Mitarbeiter der Finanzaufsicht Bafin haben auch mit Aktien und Derivaten des Leasingunternehmens Grenke gehandelt – jenes Konzerns, gegen den seit Mitte schwere Bilanzfälschungsvorwürfe im Raum stehen und bei dem eine Sonderprüfung der Bafin läuft. Das ergibt sich aus einer Antwort des Bundesfinanzministeriums an den Grünen-Finanzpolitiker Danyal Bayaz. Demnach meldeten in diesem Jahr bis Ende September drei Bafin-Beschäftigte insgesamt zwölf private Geschäfte mit Wertpapieren des MDax-Unternehmens. Bei zwei Mitarbeitern ging es um Aktien von Grenke. Ein Mitarbeiter aus der für Marktüberwachung zuständigen Abteilung der Behörde meldete acht Käufe und Verkäufe von Derivaten. Die Antwort an Bayaz liegt Capital vor.
Insgesamt hat die Bafin rund 2.700 Mitarbeiter – da könnten die Geschäfte von drei Beschäftigten auf den ersten Blick wie Einzelfälle wirken. Doch in den vergangenen Wochen war die Bafin bereits in die Kritik geraten, weil einige ihrer Mitarbeiter in den Monaten vor der Wirecard-Pleite verstärkt Aktien und spekulative Derivate des Skandalkonzerns gehandelt hatten. Wie Capital im September berichtete, gehörten dazu auch hoch riskante, teilweise mehrfach gehebelte Finanzinstrumente, darunter Turbozertifikate, Knock-out-Papiere und sogar Contracts for Difference (CFDs) , von deren Handel die Finanzaufsicht Privatanleger eigentlich abhalten will.
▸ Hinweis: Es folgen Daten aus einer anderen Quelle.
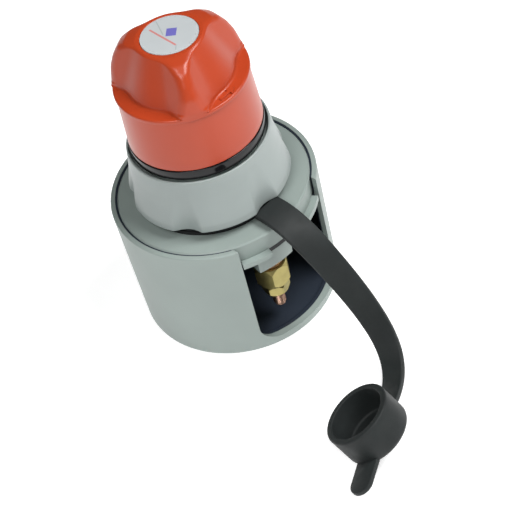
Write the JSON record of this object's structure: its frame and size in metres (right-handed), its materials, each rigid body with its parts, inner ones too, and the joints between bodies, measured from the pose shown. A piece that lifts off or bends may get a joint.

Parallelen zum Fall Wirecard
Bereits bei den Wirecard-Geschäften waren auch einige Beschäftigte der Abteilung WA2 besonders aktiv , die unter anderem für die Verfolgung von Marktmanipulation und Insiderhandel sowie Leerverkäufe zuständig ist. Die Deals haben Fragen nach möglichen Interessenkonflikten aufgeworfen, wenn Bafin-Beschäftigte privat mit Papieren eines Unternehmens spekulieren können, das im Visier der Behörde steht. Bislang mussten die Beamten private Deals zwar nachträglich melden. Nach früheren Angaben des Bundesfinanzministeriums gab es in der Bafin allerdings keinen einzigen Fall, in dem Vorgesetzte ein Geschäft für bedenklich hielten. Im ersten Halbjahr 2020 zeigten demnach 531 Bafin-Mitarbeiter insgesamt 8.267 Wertpapiergeschäfte an.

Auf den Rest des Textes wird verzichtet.